In Indonesia, there is 'micro-marketing,' and Unilever markets hair conditioner in Makafar, with strong emphasis on the use of sea minerals as one of the ingredients; while in Jakarta, the compositions have insignificant impact to the demand of it. This supports the sophisticated globalisation thesis which says that fragmented markets are eventually realised. The globalisation theory also suggested that extraordinary rise in trade and investments resulting in a globalized economy is expected after the World War II.
Unilever operates in almost all countries across the world and managed to penetrate new markets successfully. From Africa, Asia, Europe, North and South America and the Middle East, most Unilever products are known. It has contributed a lot towards economies of countries it operates in.
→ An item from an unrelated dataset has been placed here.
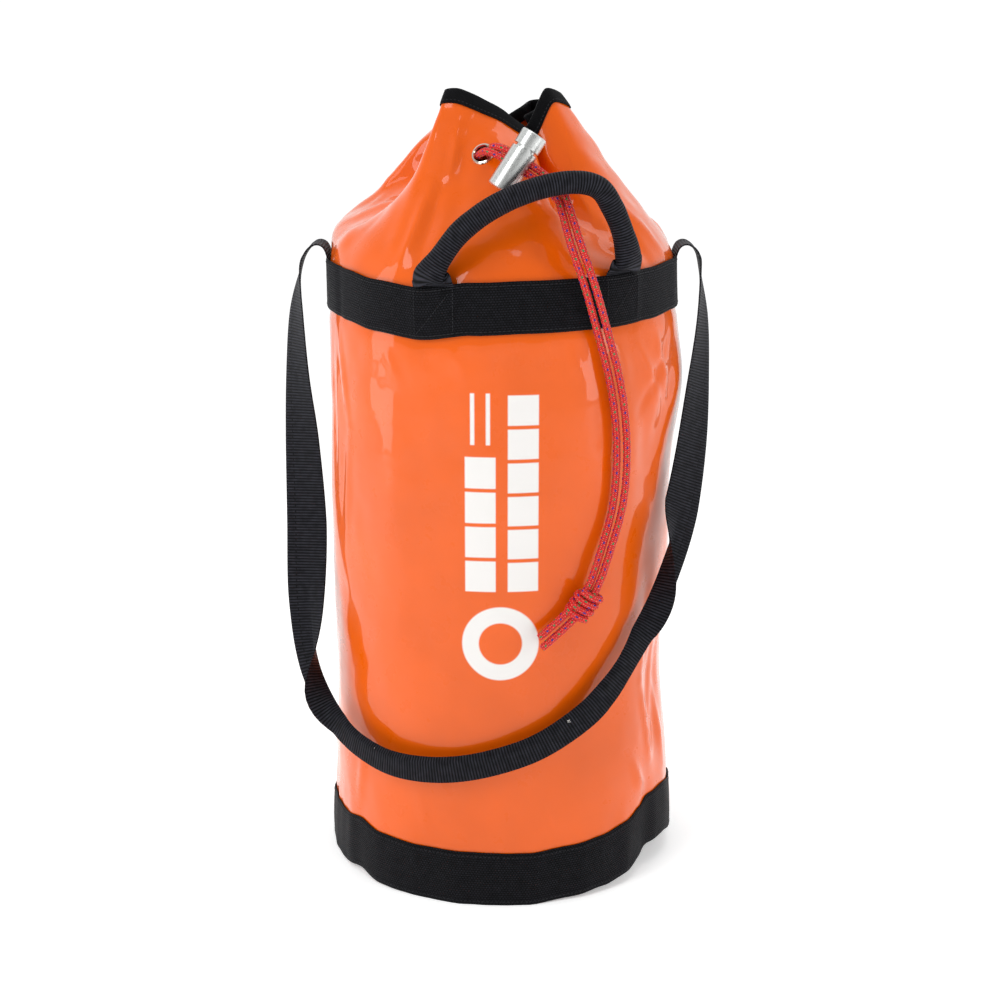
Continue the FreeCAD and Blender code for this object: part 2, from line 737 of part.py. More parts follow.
doc.recompute()
for thing in doc.Objects:
    if "Invalid" in thing.State or "Error" in thing.State:
        raise RuntimeError("%s failed to build: %s" % (thing.Label, thing.State))
os.makedirs("parts", exist_ok=True)
for piece in pieces:
    shape = piece.Shape
    if shape.isNull() or not shape.isValid() or shape.Volume <= 0:
        raise RuntimeError("%s has no sound shape" % piece.Label)
    if len(piece.Label) >= LONGEST_NAME:
        raise RuntimeError("%s has too long a name" % piece.Label)
    shape.exportStep(os.path.join("parts", piece.Label + ".step"))
print("%d pieces written" % len(pieces))
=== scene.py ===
import math

import bmesh
import bpy
from bpy.props import FloatProperty, FloatVectorProperty, IntProperty, PointerProperty
from mathutils import Matrix, Vector, noise


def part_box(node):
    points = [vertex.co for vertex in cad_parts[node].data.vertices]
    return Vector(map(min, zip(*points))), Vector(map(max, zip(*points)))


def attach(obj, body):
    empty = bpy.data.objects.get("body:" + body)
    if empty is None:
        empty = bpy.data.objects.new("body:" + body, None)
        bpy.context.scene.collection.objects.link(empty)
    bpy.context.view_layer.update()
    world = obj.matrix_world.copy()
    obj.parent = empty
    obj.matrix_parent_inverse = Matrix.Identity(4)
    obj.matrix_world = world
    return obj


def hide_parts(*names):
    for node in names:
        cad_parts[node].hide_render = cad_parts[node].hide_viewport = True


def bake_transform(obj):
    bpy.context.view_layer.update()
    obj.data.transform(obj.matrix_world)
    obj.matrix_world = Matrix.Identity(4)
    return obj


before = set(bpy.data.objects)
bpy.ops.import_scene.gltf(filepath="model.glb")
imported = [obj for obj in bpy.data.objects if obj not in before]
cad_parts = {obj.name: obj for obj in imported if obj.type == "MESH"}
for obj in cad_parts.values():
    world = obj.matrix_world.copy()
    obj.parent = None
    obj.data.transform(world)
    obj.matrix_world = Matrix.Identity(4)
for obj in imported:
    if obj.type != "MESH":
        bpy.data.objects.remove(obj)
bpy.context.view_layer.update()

bl_info = {
    "name": "Rope bag",
    "version": (1, 0, 0),
    "blender": (4, 5, 0),
    "location": "3D View > Sidebar > Rope bag",
    "description": "Drawcord rope bag of coated fabric with webbing bands, strap and handle",
    "category": "Add Mesh",
}

MM = 0.001
UP = Vector((0, 0, 1))
FRONT = Vector((0, -1, 0))

BAND_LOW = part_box("upper_band")[0][2]
BAND_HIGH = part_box("upper_band")[1][2]
FOOT_BAND_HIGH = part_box("bottom_band")[1][2]
WALL_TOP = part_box("body_panel")[1][2]
MM_A_DEGREE = 2.5


def linear(hex_colour):
    """An sRGB hex colour as linear red, green, blue and alpha."""
    shares = [int(hex_colour[at:at + 2], 16) / 255 for at in (1, 3, 5)]
    return tuple(s / 12.92 if s <= 0.04045 else ((s + 0.055) / 1.055) ** 2.4 for s in shares) + (1.0,)


# ---------------------------------------------------------------- sizes and colours that a user would change

class RopeBagSizes(bpy.types.PropertyGroup):
    """Sizes of the cloth goods."""

    foot_radius: FloatProperty(
        name="Foot radius", description="Outside of the side wall at the floor", default=0.1449,
        unit="LENGTH")
    neck_radius: FloatProperty(
        name="Neck radius", description="Outside of the side wall under the upper band", default=0.1416,
        unit="LENGTH")
    sheet_thickness: FloatProperty(
        name="Sheet thickness", description="Coated fabric of the wall and the collar", default=0.0009,
        unit="LENGTH")
    webbing_thickness: FloatProperty(
        name="Webbing thickness", description="Bands, strap and handle tabs", default=0.0016, unit="LENGTH")
    strap_width: FloatProperty(
        name="Strap width", description="Webbing of the shoulder strap", default=0.040, unit="LENGTH")
    handle_radius: FloatProperty(
        name="Handle radius", description="Half the thickness of the stuffed grip", default=0.0087,
        unit="LENGTH")
    cord_diameter: FloatProperty(
        name="Cord diameter", description="Braided drawcord", default=0.006, unit="LENGTH")
    binding_depth: FloatProperty(
        name="Binding depth", description="How far the rim tape reaches down", default=0.012, unit="LENGTH")
    crease_depth: FloatProperty(
        name="Crease depth", description="Height of the small creases of the collar", default=0.0012,
        unit="LENGTH")
    fold_steps: IntProperty(
        name="Fold steps", description="Strips of mesh between two folds of the collar", default=10, min=4)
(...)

For example, in South Africa, direct jobs attributed to Unilever are 3000 and indirect ones were 100,000 (Steib 2008: 10). It is also clear that 0. 8% of employment opportunities, and 0. 9% of GDP in South Africa is attributable to Unilever. Unilever is one among many multi-nationals that contributed investments to many countries.
These trends point to the truth about the globalisation theory and the massive increase in investment since WWII. According to the international theory, the global economy consists of sets of interconnections between markets and countries and multi-nationals, linking the bits and pieces together to form the global economy as a whole. Unilever has recently re-launched 'Clear' to compete with P&G. This shampoo has done very well in the markets that it was launched and was introduced to seven different markets, in the first half of 2007.
Unilever decided to introduce 'Clear' to the Western markets. It will be the first product of its kind ever to be brought to the Western markets where research and creation took place outside the typical Western laboratories, but in the developing countries. In the event if 'Clear' was well accepted by the Western markets, the recognition gained would be remarkable to the transitions of developing countries. This shows consistency with the international theory that multi-nationals link up the different parts of the world.
The factor endowment theory states that a country or organization should export products which compositions are extensively abundant and import products made scarce resources. Unilever came about as a result of a merger between Lever Brothers and Margarine Unie. The common interest that both companies possessed was palm oil. They setup overseas plantations to grow palm oil immediately after partnership and importing the palm oil to their countries. This is consistent with the endowment theory as palm oil is a scarce resource in both of these countries.